Yes. If drying is delayed or hidden moisture remains in walls, floors, or ceilings, mold risk becomes part of the decision. The EPA advises drying water-damaged areas within 24 to 48 hours to help prevent mold growth, which is why quick assessment and thorough drying matter.

7. What services might be needed after the initial water cleanup?

Depending on the loss, follow-on needs may include structural drying and dehumidification, flood cleanup, sewage backup cleanup, mold inspection, mold remediation, sanitization, or repairs and reconstruction. The right scope depends on what kind of water was involved and where it traveled.

8. Can a business stay open during restoration work?

Sometimes, but it depends on access, safety, odor, noise, and whether customers or staff would be exposed to active cleanup or damaged areas. In commercial spaces, even limited water damage can cause tenant disruption or downtime if the affected zone cannot be separated well.

9. What should a restoration company document before work begins?

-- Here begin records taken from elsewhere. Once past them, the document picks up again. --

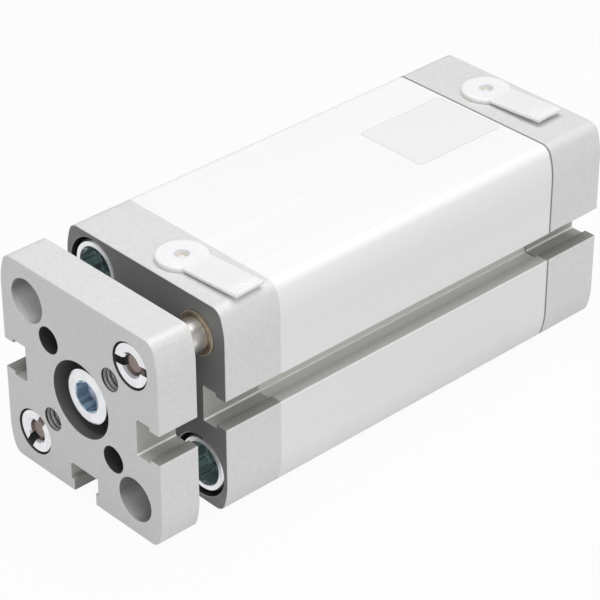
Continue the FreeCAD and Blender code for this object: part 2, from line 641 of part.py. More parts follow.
# ---------------------------------------------------------------- yoke
def yoke_plate():
    """Yoke plate: access holes, pin holes, threads, counterbores and three slots."""
    plate = slotted_block(YOKE_BACK, YOKE_FRONT, CAP_SLOT_GROWTH, True, True)
    through = (YOKE_BACK, YOKE_FRONT)
    plate = plate.cut(rod_x(YOKE_SCREW_CLEARANCE, *through))
    plate = plate.cut(rod_x(YOKE_COUNTERBORE, YOKE_SEAT, YOKE_FRONT))
    plate = plate.cut(lead_in(YOKE_COUNTERBORE, HOLE_BREAK, YOKE_FRONT, -1))
    plate = plate.cut(rod_x(ROD_DIAMETER + 2 * FIT, YOKE_BACK, ROD_FRONT_END))
    for y, z in SCREW_CORNERS:
        plate = plate.cut(rod_x(ACCESS_HOLE, *through, y, z))
        plate = plate.cut(lead_in(ACCESS_HOLE, HOLE_BREAK, YOKE_FRONT, -1, y, z))
    for y, z in GUIDE_CORNERS:
        plate = plate.cut(rod_x(NUT_COUNTERBORE, NUT_SEAT, YOKE_FRONT, y, z))
        plate = plate.cut(lead_in(NUT_COUNTERBORE, HOLE_BREAK, YOKE_FRONT, -1, y, z))
        plate = plate.cut(rod_x(STUD_CLEARANCE, *through, y, z))
        plate = plate.cut(rod_x(GUIDE_DIAMETER + 2 * FIT, YOKE_BACK, YOKE_BACK + GUIDE_PILOT_DEPTH, y, z))
    for offset in (-PATTERN_OFFSET, PATTERN_OFFSET):
        for diameter, z in ((PIN_HOLE, -offset), (M5_CORE, offset)):
            plate = plate.cut(rod_x(diameter, *through, offset, z))
            plate = plate.cut(lead_in(diameter, HOLE_BREAK, YOKE_FRONT, -1, offset, z))
    return plate.removeSplitter()


def yoke_screw():
    """M6 screw with a low cylinder head that holds the yoke plate on the piston rod."""
    top = YOKE_SEAT + YOKE_HEAD_LENGTH
    tip = YOKE_SEAT - YOKE_SHANK_LENGTH
    head = YOKE_HEAD_DIAMETER / 2
    shank = YOKE_SHANK_DIAMETER / 2
    bevel = YOKE_SHANK_BEVEL
    screw = turned([
        (tip, 0), (tip, shank - bevel), (tip + bevel, shank), (YOKE_SEAT, shank), (YOKE_SEAT, head),
        (top - YOKE_HEAD_LAND, head), (top - YOKE_HEAD_LAND / 4, head - YOKE_HEAD_RIM / 4),
        (top, head - YOKE_HEAD_RIM), (top, 0),
    ])
    floor = top - YOKE_SOCKET_DEPTH
    screw = screw.cut(hexagon_x(YOKE_SOCKET_WIDTH, floor, top, YOKE_SOCKET_TURN))
    point = Vector(floor, 0, 0)
    return screw.cut(Part.makeCone(YOKE_SOCKET_CONE / 2, 0, YOKE_SOCKET_CONE_DEPTH, point, -AXIS_X))


def guide_rod(y, z):
    """Guide rod with a shoulder at the yoke plate and a threaded stud for its nut."""
    shoulder = YOKE_BACK + GUIDE_PILOT_DEPTH
    tip = YOKE_FRONT - STUD_RECESS
    radius = GUIDE_DIAMETER / 2
    stud = STUD_DIAMETER / 2
    tip_bevel = stud - STUD_TIP / 2
    rear = GUIDE_REAR_END
    return turned([
        (rear, 0), (rear, radius - GUIDE_REAR_BEVEL), (rear + GUIDE_REAR_BEVEL, radius),
        (shoulder, radius), (shoulder, stud), (tip - tip_bevel, stud), (tip, STUD_TIP / 2), (tip, 0),
    ], y, z)


def guide_rods():
    """Both guide rods."""
    return [guide_rod(y, z) for y, z in GUIDE_CORNERS]


def guide_rod_nut(y, z, turn):
    """Round nut with one driver slot across its face and a countersunk thread."""
    top = NUT_SEAT + NUT_LENGTH
    radius = NUT_DIAMETER / 2
    inner = STUD_DIAMETER / 2 + FIT
    nut = turned([
        (NUT_SEAT, inner), (NUT_SEAT, radius), (top - NUT_BEVEL, radius), (top, radius - NUT_BEVEL),
        (top, inner + NUT_COUNTERSINK), (top - NUT_COUNTERSINK, inner),
    ], y, z)
    corner = Vector(top - NUT_SLOT_DEPTH, y - NUT_DIAMETER, z - NUT_SLOT_WIDTH / 2)
    slot = Part.makeBox(NUT_SLOT_DEPTH, 2 * NUT_DIAMETER, NUT_SLOT_WIDTH, corner)
    slot.rotate(Vector(0, y, z), AXIS_X, turn)
    return nut.cut(slot)


def guide_rod_nuts():
    """Both guide rod nuts."""
    return [guide_rod_nut(y, z, turn) for (y, z), turn in zip(GUIDE_CORNERS, NUT_TURNS)]


# ---------------------------------------------------------------- port plugs
def plug_tab(top, reach, rise):
    """Pull tab along +Y, thinner than the disc, with gripping ribs near its lifted end."""
    start = PLUG_DISC_DIAMETER / 2 - PLUG_TAB_OVERLAP
    middle = (start + reach) / 2
    stations = ((start, 0), (middle, rise * PLUG_TAB_SAG), (reach, rise))
    curves = []
    for level in (top - PLUG_TAB_THICKNESS, top):
        points = [Vector(0, y, level + lift) for y, lift in stations]
        curves.append(Part.Arc(*points).toShape())
    ends = []
    for y, lift in (stations[0], stations[-1]):
        low_point = Vector(0, y, top - PLUG_TAB_THICKNESS + lift)
        ends.append(Part.makeLine(low_point, Vector(0, y, top + lift)))
    face = Part.Face(Part.Wire(Part.__sortEdges__(curves + ends)))
    tab = face.extrude(Vector(PLUG_TAB_WIDTH, 0, 0))
    tab.translate(Vector(-PLUG_TAB_WIDTH / 2, 0, 0))
    end_slope = 2 * (1 - PLUG_TAB_SAG) * rise / (reach - start)
    rib_length = PLUG_TAB_WIDTH - 2 * PLUG_RIB_MARGIN
    ribs = []
    for index in range(PLUG_RIBS):
        back = PLUG_RIB_MARGIN + index * PLUG_RIB_PITCH
        corner = Vector(-rib_length / 2, reach - back, top + rise - end_slope * back)
        ribs.append(Part.makeCylinder(PLUG_RIB_RADIUS, rib_length, corner, AXIS_X))
    return tab.fuse(ribs)


def port_plug(x, y, turn, reach, rise):
    """Soft plug: disc with a dimple, stem in the port's lead-in and pull tab."""
    low = HALF + PLUG_STANDOFF
    top = low + PLUG_THICKNESS
    disc = rod_z(PLUG_DISC_DIAMETER, low, top, 0, 0)
    rim = [edge for edge in disc.Edges if edge.BoundBox.ZMin > low + SAME]
    disc = disc.makeFillet(PLUG_RIM_ROUND, rim)
    stem = rod_z(PLUG_STEM_DIAMETER, HALF - PLUG_STEM_LENGTH, low, 0, 0)
    plug = disc.fuse([stem, plug_tab(top, reach, rise)])
    dimple_floor = top - PLUG_DIMPLE_DEPTH
    dimple = rod_z(PLUG_DIMPLE_DIAMETER, dimple_floor, top, 0, 0)
    pip = rod_z(PLUG_PIP_DIAMETER, dimple_floor, dimple_floor + PLUG_PIP_HEIGHT, 0, 0)
    plug = plug.cut(dimple.cut(pip))
    plug.rotate(ORIGIN, AXIS_Z, turn)
    plug.translate(Vector(x, y, 0))
    return plug.removeSplitter()


# ---------------------------------------------------------------- assembly
def build_parts():
    """Every node of the assembly by name; a list holds the separate solids of one node."""
    plug_forms = list(zip(PLUG_TURNS, PLUG_TAB_REACHES, PLUG_TAB_RISES))
    return {
        "cylinder_barrel": cylinder_barrel(),
        "bearing_cap": bearing_cap(),
        "end_cap": end_cap(),
        "bearing_cap_screws": bearing_cap_screws(),
        "end_cap_screws": end_cap_screws(),
        "front_oring": cap_oring(BARREL_END, -1),
        "rear_oring": cap_oring(BARREL_START, 1),
        "rod_bush": rod_bush(),
        "rod_seal": rod_seal(),
        "guide_bushes": guide_bushes(),
        "piston_rear_half": piston_rear_half(),
        "piston_front_half": piston_front_half(),
        "piston_lip_seals": piston_lip_seals(),
        "piston_magnet": piston_magnet(),
        "piston_guide_ring": piston_guide_ring(),
        "rear_cushion": cushion_ring(PISTON_START, -1),
        "front_cushion": cushion_ring(PISTON_END, 1),
        "piston_screw": piston_screw(),
        "piston_rod": piston_rod(),
        "yoke_plate": yoke_plate(),
        "yoke_screw": yoke_screw(),
        "guide_rods": guide_rods(),
        "guide_rod_nuts": guide_rod_nuts(),
        "front_port_plug": port_plug(FRONT_PORT_X, PORT_OFFSET, *plug_forms[0]),
        "rear_port_plug": port_plug(REAR_PORT_X, -PORT_OFFSET, *plug_forms[1]),
    }


def main():
    """Write one STEP file per node."""
    os.makedirs("parts", exist_ok=True)
    for name, shape in build_parts().items():
        solids = shape if isinstance(shape, list) else [shape]
        flat = [solid for item in solids for solid in item.Solids]
        for solid in flat:
            if not solid.isValid():
                raise ValueError(name + " is not a valid solid")
        node = flat[0] if len(flat) == 1 else Part.makeCompound(flat)
        node.exportStep("parts/" + name + ".step")
        triangles = sum(len(solid.tessellate(0.1)[1]) for solid in flat)
        print(f"{name:20s} solids {len(flat)} volume {node.Volume:9.1f} mm3 triangles {triangles}")


main()
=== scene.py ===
"""Looks of a guided pneumatic cylinder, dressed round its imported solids.

The solids of the unit stay as they are. This script gives every one of them its finish,
adds the thread turns and the bare label film, and sets up a pale studio with its camera.
"""

import logging
import math
from dataclasses import dataclass
from enum import Enum
from functools import reduce
from typing import Any, Dict, List, Optional, Sequence, Tuple, Union

import bpy
from mathutils import Matrix, Vector


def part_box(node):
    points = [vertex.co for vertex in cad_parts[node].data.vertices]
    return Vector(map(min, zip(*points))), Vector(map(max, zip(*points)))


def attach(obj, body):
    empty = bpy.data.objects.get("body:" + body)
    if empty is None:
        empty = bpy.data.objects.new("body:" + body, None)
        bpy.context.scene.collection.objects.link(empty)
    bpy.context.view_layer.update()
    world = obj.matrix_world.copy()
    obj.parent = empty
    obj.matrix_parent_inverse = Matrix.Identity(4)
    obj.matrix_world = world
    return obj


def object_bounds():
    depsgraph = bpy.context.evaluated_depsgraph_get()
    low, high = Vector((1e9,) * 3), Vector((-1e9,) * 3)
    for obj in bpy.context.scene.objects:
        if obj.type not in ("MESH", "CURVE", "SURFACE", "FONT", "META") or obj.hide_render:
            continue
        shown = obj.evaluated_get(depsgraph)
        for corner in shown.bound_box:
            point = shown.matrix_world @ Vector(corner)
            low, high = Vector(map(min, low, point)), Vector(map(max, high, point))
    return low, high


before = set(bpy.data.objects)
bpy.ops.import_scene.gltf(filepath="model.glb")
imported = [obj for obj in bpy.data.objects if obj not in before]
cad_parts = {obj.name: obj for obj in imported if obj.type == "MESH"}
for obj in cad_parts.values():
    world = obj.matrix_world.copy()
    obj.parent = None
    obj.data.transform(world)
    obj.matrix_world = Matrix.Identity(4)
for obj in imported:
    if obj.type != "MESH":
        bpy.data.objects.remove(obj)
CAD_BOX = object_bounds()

LOG = logging.getLogger("guided_cylinder")
MM = 0.001
# Sizes of the sensor slots, which place their painted shade and painted highlight
SLOT_FLOOR = 14.1 * MM  # of the sensor slots, from the axis
SLOT_LIP = 17.4 * MM    # inner side of their lips
SLOT_RIM = 19.6 * MM    # just under the outer side of their lips
SLOT_HEAD_HALF = 3.55 * MM
SLOT_MOUTH_HALF = 2.8 * MM
SLOT_CREASE = 14.42 * MM  # outer end of the rounding between floor and walls
SLOT_CREASE_SIDE = 3.26 * MM
SEAM_HALF = 0.2 * MM
SEAM_TINT = (0.30, 0.30, 0.295)
MASK_EDGE = 0.05 * MM   # over which most masks rise
SOFT_EDGE = 0.06 * MM   # over which a bright or dark line fades out
OVERLAP = 0.01 * MM     # by which an added piece sinks into what carries it
CORNER_STEPS = 6
Colour = Tuple[float, float, float]
Point2 = Tuple[float, float]


class Lay(Enum):
    """How the marks of working lie, as the stretch of their noise along X, Y and Z."""

    EVEN = (1.0, 1.0, 1.0)
    DRAWN = (220.0, 1.0, 1.0)
    TURNED = (1.0, 70.0, 70.0)


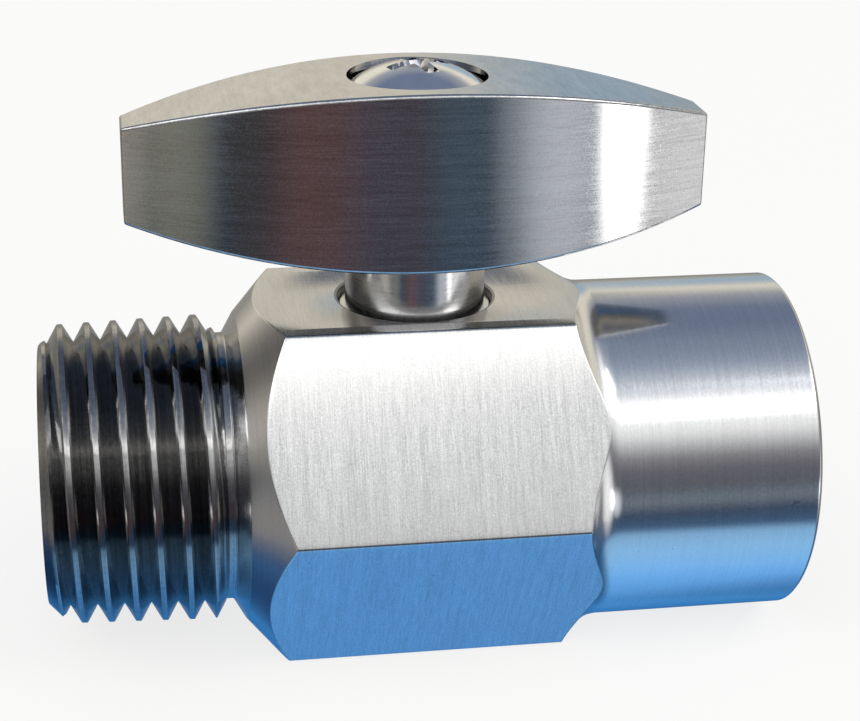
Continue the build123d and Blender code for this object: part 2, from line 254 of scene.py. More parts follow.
def make_thread_tree():
    """Radius = the crest's cone less the groove's depth, cut back by a lip at each end."""
    sockets = {"Geometry": "NodeSocketGeometry"}
    sockets.update({label: "NodeSocketFloat" for label in THREAD_SIZES})
    sockets["Material"] = "NodeSocketMaterial"
    tree, given, out = new_group(
        "wind_thread", "GeometryNodeTree", sockets, {"Geometry": "NodeSocketGeometry"}
    )

    def step(operation, *values):
        return calc(tree, operation, *values)

    here = tree.nodes.new("GeometryNodeInputPosition").outputs[0]
    place = add_node(tree, "ShaderNodeSeparateXYZ", Vector=here)
    angle, along = place.outputs["X"], place.outputs["Y"]
    turns = step("DIVIDE", angle, 2 * math.pi)
    climbed = step("MULTIPLY_ADD", step("ADD", turns, along), given["Pitch"], given["Crest Start"])
    x = step("MAXIMUM", step("MINIMUM", climbed, given["End"]), given["Start"])

    from_crest = step("SUBTRACT", x, given["Crest Start"])
    crest_cone = step("MULTIPLY_ADD", from_crest, given["Crest Taper"], given["Crest Radius"])
    crest = step("MULTIPLY", crest_cone, given["Side"])
    root_cone = step("MULTIPLY_ADD", from_crest, given["Root Taper"], given["Root Radius"])
    root = step("MULTIPLY", root_cone, given["Side"])
    phase = step("SUBTRACT", step("DIVIDE", from_crest, given["Pitch"]), turns)
    away = step("MULTIPLY", step("PINGPONG", phase, 0.5), given["Pitch"])
    past_flat = step("SUBTRACT", away, step("DIVIDE", given["Crest Flat"], 2))
    flank = step("MULTIPLY", step("SMOOTH_MAX", past_flat, 0, given["Rounding"]), flank_slope)
    deepest = step("SUBTRACT", crest, root)
    past_start = step("SUBTRACT", x, given["Start"])
    faded = step("DIVIDE", step("MULTIPLY", past_start, deepest), given["Fade In"])
    drop = step("MINIMUM", step("SMOOTH_MIN", flank, deepest, given["Rounding"]), faded)
    thread = step("SUBTRACT", crest, drop)

    start_edge = step("MULTIPLY", given["Start Lip Radius"], given["Side"])
    start_lip = step("MULTIPLY_ADD", past_start, given["Start Lip Slope"], start_edge)
    end_edge = step("MULTIPLY", given["End Lip Radius"], given["Side"])
    before_end = step("SUBTRACT", given["End"], x)
    end_lip = step("MULTIPLY_ADD", before_end, given["End Lip Slope"], end_edge)
    lowest = step("MINIMUM", step("MINIMUM", thread, start_lip), end_lip)
    radius = step("MULTIPLY", lowest, given["Side"])

    y = step("MULTIPLY", radius, step("COSINE", angle))
    z = step("MULTIPLY", radius, step("SINE", angle))
    wound = add_node(tree, "ShaderNodeCombineXYZ", X=x, Y=y, Z=z)
    moved = add_node(
        tree, "GeometryNodeSetPosition", Geometry=given["Geometry"], Position=wound.outputs[0]
    )
    merged = add_node(
        tree, "GeometryNodeMergeByDistance", Geometry=moved.outputs[0], Distance=merge_gap
    )
    real = add_node(tree, "GeometryNodeRealizeInstances", Geometry=merged.outputs[0])
    coated = add_node(
        tree, "GeometryNodeSetMaterial", Geometry=real.outputs[0], Material=given["Material"]
    )
    feed(tree, out.inputs[0], coated.outputs[0])
    return tree


thread_tree = make_thread_tree()
print("thread tree:", len(thread_tree.nodes), "nodes")

# %% [markdown]
# The columns of the sheet, and of every turned surface, stand at the same angles, so that
# the surfaces meet point to point. They crowd beside the hexagon's six corners, where each
# corner is rounded by a few hundredths of a millimetre: no real edge is perfectly sharp, and
# the bright line along an edge is what makes metal look solid. Polishing by hand also leaves
# each flat bowed by a few hundredths, so the light along its upper edge fades slowly.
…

A strong process should include photos, notes on affected rooms and materials, visible damage mapping, and a clear explanation of next steps. That documentation helps you compare options, understand the scope, and make better decisions about occupancy and follow-on work.

10. What if the property looks dry but still smells damp?

That can signal hidden moisture or contamination that was not fully addressed. Surface dryness is not enough when water may have reached wall cavities, flooring layers, or insulation, which is why moisture assessment and a final walkthrough matter.

11. Are children, older adults, or pets part of the occupancy decision?

Yes. Even when the damage seems limited, noise, restricted access, humidity, odor, and contamination concerns can make staying less practical for more sensitive occupants. A cautious decision is especially important when essential living areas are affected.